Return each line of the material verbatim.

^^^^

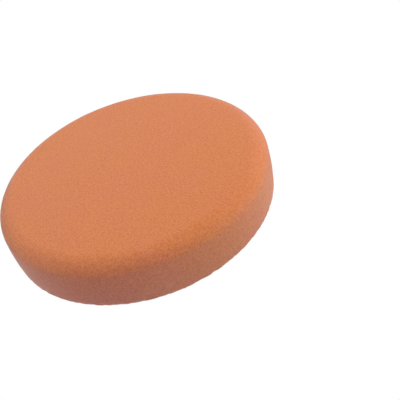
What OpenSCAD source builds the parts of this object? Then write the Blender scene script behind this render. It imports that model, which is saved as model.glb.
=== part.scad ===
// Foam polishing pad with a hook-and-loop back.
// The origin is the centre of the working face, and +Z runs through the foam to the loop face.
// The pad lies on its working face, as it does in use under a polisher.

/* [Foam disc] */
// Diameter of the foam disc
foam_d = 160; // [80:1:200]
// Thickness of the foam disc
foam_t = 30; // [20:0.5:50]
// Rounding of the working edge, measured across the face
edge_across = 11.5; // [2:0.5:15]
// Rounding of the working edge, measured up the side
edge_high = 8.5; // [2:0.5:12]
// Rounding of the edge round the loop side
back_round = 2.5; // [0.5:0.25:5]

/* [Hook-and-loop back] */
// Diameter of the loop cloth
cloth_d = 140; // [60:1:180]
// Thickness of the knitted ground of the loop cloth
cloth_t = 0.4; // [0.3:0.1:1]
// Height of the loops above the ground cloth
pile_t = 0.6; // [0.4:0.1:2]
// Distance from the edge of the ground cloth to the outermost loops
pile_inset = 0.3; // [0:0.1:1]

/* [Adhesive] */
// Thickness of the adhesive film between the foam and the cloth
film_t = 0.2; // [0.1:0.1:1]
// Distance that the film is squeezed out past the edge of the cloth
film_squeeze = 0.6; // [0:0.1:2]

/* [Hidden] */
$fn = 96;
quarter = 90;
edge_steps = 12;
foam_r = foam_d / 2;
cloth_r = cloth_d / 2;
film_r = cloth_r + film_squeeze;
pile_r = cloth_r - pile_inset;
film_z = foam_t;
cloth_z = film_z + film_t;
pile_z = cloth_z + cloth_t;

// Points of a quarter of an ellipse round [r, z], from the angle start to start + quarter.
function edge_points(r, z, across, high, start) = [
    for (i = [0:edge_steps])
        let (a = start + quarter * i / edge_steps)
        [r + across * cos(a), z + high * sin(a)]
];

// Half of the disc's section: flat face, wide soft working edge, upright wall, small back edge.
module foam_section() {
    working_edge = edge_points(foam_r - edge_across, edge_high, edge_across, edge_high, -quarter);
    back_edge = edge_points(foam_r - back_round, foam_t - back_round, back_round, back_round, 0);
    polygon(concat([[0, 0]], working_edge, back_edge, [[0, foam_t]]));
}

// One layer of the back, a flat disc that starts at height z.
module layer(radius, thickness, z) {
    translate([0, 0, z])
        cylinder(h = thickness, r = radius);
}

// Open-cell foam, moulded as one piece.
module foam_disc() {
    color("sandybrown")
        rotate_extrude()
            foam_section();
}

// Hot-melt film that holds the cloth to the foam and shows as a red line round it.
module adhesive_film() {
    color("firebrick")
        layer(film_r, film_t, film_z);
}

// Knitted ground of the loop cloth.
module backing_cloth() {
    color("pink")
        layer(cloth_r, cloth_t, cloth_z);
}

// Brushed loops that the hooks of the backing plate grip.
module loop_pile() {
    color("mistyrose")
        layer(pile_r, pile_t, pile_z);
}

foam_disc();
adhesive_film();
backing_cloth();
loop_pile();
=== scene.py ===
import math
import random

import bpy
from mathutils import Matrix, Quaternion, Vector, noise


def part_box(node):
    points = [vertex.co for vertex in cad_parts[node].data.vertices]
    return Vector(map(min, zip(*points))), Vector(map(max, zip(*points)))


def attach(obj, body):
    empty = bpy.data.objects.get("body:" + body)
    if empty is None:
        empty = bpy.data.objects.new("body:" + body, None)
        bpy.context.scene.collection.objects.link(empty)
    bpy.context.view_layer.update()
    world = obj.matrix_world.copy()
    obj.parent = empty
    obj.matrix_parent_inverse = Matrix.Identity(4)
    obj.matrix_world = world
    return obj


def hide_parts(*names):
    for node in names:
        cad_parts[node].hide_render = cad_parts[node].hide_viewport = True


# A foam polishing pad with a hook-and-loop back. It lies on its working face, with +Z towards the
# loop face, as in the CAD frame. Lengths are in metres, and the short ones are written as n * MM.
MM = 0.001

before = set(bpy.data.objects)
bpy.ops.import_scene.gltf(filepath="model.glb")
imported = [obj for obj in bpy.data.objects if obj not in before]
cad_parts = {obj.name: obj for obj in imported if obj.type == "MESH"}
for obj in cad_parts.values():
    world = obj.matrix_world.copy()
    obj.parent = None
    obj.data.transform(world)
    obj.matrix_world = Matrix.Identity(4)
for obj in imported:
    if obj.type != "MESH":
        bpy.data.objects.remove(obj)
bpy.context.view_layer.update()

# ---------------------------------------------------------------- sizes, from the CAD frame

foam_low, foam_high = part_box("foam_disc")
film_low, film_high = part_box("adhesive_film")
cloth_low, cloth_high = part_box("backing_cloth")
pile_low, pile_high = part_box("loop_pile")

FOAM_R = foam_high.x
FILM_R = film_high.x
CLOTH_R = cloth_high.x
PILE_R = pile_high.x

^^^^

■ **Exercise output**
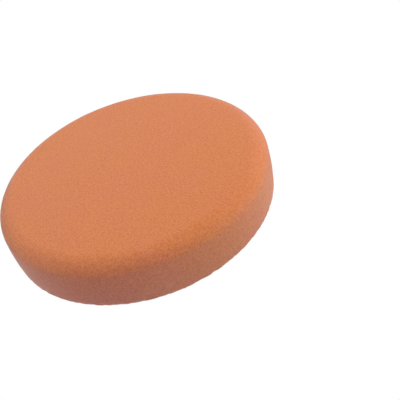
What OpenSCAD source builds the parts of this object? Then write the Blender scene script behind this render. It imports that model, which is saved as model.glb.
=== part.scad ===
// Foam polishing pad with a hook-and-loop back.
// The origin is the centre of the working face, and +Z runs through the foam to the loop face.
// The pad lies on its working face, as it does in use under a polisher.

/* [Foam disc] */
// Diameter of the foam disc
foam_d = 160; // [80:1:200]
// Thickness of the foam disc
foam_t = 30; // [20:0.5:50]
// Rounding of the working edge, measured across the face
edge_across = 11.5; // [2:0.5:15]
// Rounding of the working edge, measured up the side
edge_high = 8.5; // [2:0.5:12]
// Rounding of the edge round the loop side
back_round = 2.5; // [0.5:0.25:5]

/* [Hook-and-loop back] */
// Diameter of the loop cloth
cloth_d = 140; // [60:1:180]
// Thickness of the knitted ground of the loop cloth
cloth_t = 0.4; // [0.3:0.1:1]
// Height of the loops above the ground cloth
pile_t = 0.6; // [0.4:0.1:2]
// Distance from the edge of the ground cloth to the outermost loops
pile_inset = 0.3; // [0:0.1:1]

/* [Adhesive] */
// Thickness of the adhesive film between the foam and the cloth
film_t = 0.2; // [0.1:0.1:1]
// Distance that the film is squeezed out past the edge of the cloth
film_squeeze = 0.6; // [0:0.1:2]

/* [Hidden] */
$fn = 96;
quarter = 90;
edge_steps = 12;
foam_r = foam_d / 2;
cloth_r = cloth_d / 2;
film_r = cloth_r + film_squeeze;
pile_r = cloth_r - pile_inset;
film_z = foam_t;
cloth_z = film_z + film_t;
pile_z = cloth_z + cloth_t;

// Points of a quarter of an ellipse round [r, z], from the angle start to start + quarter.
function edge_points(r, z, across, high, start) = [
    for (i = [0:edge_steps])
        let (a = start + quarter * i / edge_steps)
        [r + across * cos(a), z + high * sin(a)]
];

// Half of the disc's section: flat face, wide soft working edge, upright wall, small back edge.
module foam_section() {
    working_edge = edge_points(foam_r - edge_across, edge_high, edge_across, edge_high, -quarter);
    back_edge = edge_points(foam_r - back_round, foam_t - back_round, back_round, back_round, 0);
    polygon(concat([[0, 0]], working_edge, back_edge, [[0, foam_t]]));
}

// One layer of the back, a flat disc that starts at height z.
module layer(radius, thickness, z) {
    translate([0, 0, z])
        cylinder(h = thickness, r = radius);
}

// Open-cell foam, moulded as one piece.
module foam_disc() {
    color("sandybrown")
        rotate_extrude()
            foam_section();
}

// Hot-melt film that holds the cloth to the foam and shows as a red line round it.
module adhesive_film() {
    color("firebrick")
        layer(film_r, film_t, film_z);
}

// Knitted ground of the loop cloth.
module backing_cloth() {
    color("pink")
        layer(cloth_r, cloth_t, cloth_z);
}

// Brushed loops that the hooks of the backing plate grip.
module loop_pile() {
    color("mistyrose")
        layer(pile_r, pile_t, pile_z);
}

foam_disc();
adhesive_film();
backing_cloth();
loop_pile();
=== scene.py ===
import math
import random

import bpy
from mathutils import Matrix, Quaternion, Vector, noise


def part_box(node):
    points = [vertex.co for vertex in cad_parts[node].data.vertices]
    return Vector(map(min, zip(*points))), Vector(map(max, zip(*points)))


def attach(obj, body):
    empty = bpy.data.objects.get("body:" + body)
    if empty is None:
        empty = bpy.data.objects.new("body:" + body, None)
        bpy.context.scene.collection.objects.link(empty)
    bpy.context.view_layer.update()
    world = obj.matrix_world.copy()
    obj.parent = empty
    obj.matrix_parent_inverse = Matrix.Identity(4)
    obj.matrix_world = world
    return obj


def hide_parts(*names):
    for node in names:
        cad_parts[node].hide_render = cad_parts[node].hide_viewport = True


# A foam polishing pad with a hook-and-loop back. It lies on its working face, with +Z towards the
# loop face, as in the CAD frame. Lengths are in metres, and the short ones are written as n * MM.
MM = 0.001

before = set(bpy.data.objects)
bpy.ops.import_scene.gltf(filepath="model.glb")
imported = [obj for obj in bpy.data.objects if obj not in before]
cad_parts = {obj.name: obj for obj in imported if obj.type == "MESH"}
for obj in cad_parts.values():
    world = obj.matrix_world.copy()
    obj.parent = None
    obj.data.transform(world)
    obj.matrix_world = Matrix.Identity(4)
for obj in imported:
    if obj.type != "MESH":
        bpy.data.objects.remove(obj)
bpy.context.view_layer.update()

# ---------------------------------------------------------------- sizes, from the CAD frame

foam_low, foam_high = part_box("foam_disc")
film_low, film_high = part_box("adhesive_film")
cloth_low, cloth_high = part_box("backing_cloth")
pile_low, pile_high = part_box("loop_pile")

FOAM_R = foam_high.x
FILM_R = film_high.x
CLOTH_R = cloth_high.x
PILE_R = pile_high.x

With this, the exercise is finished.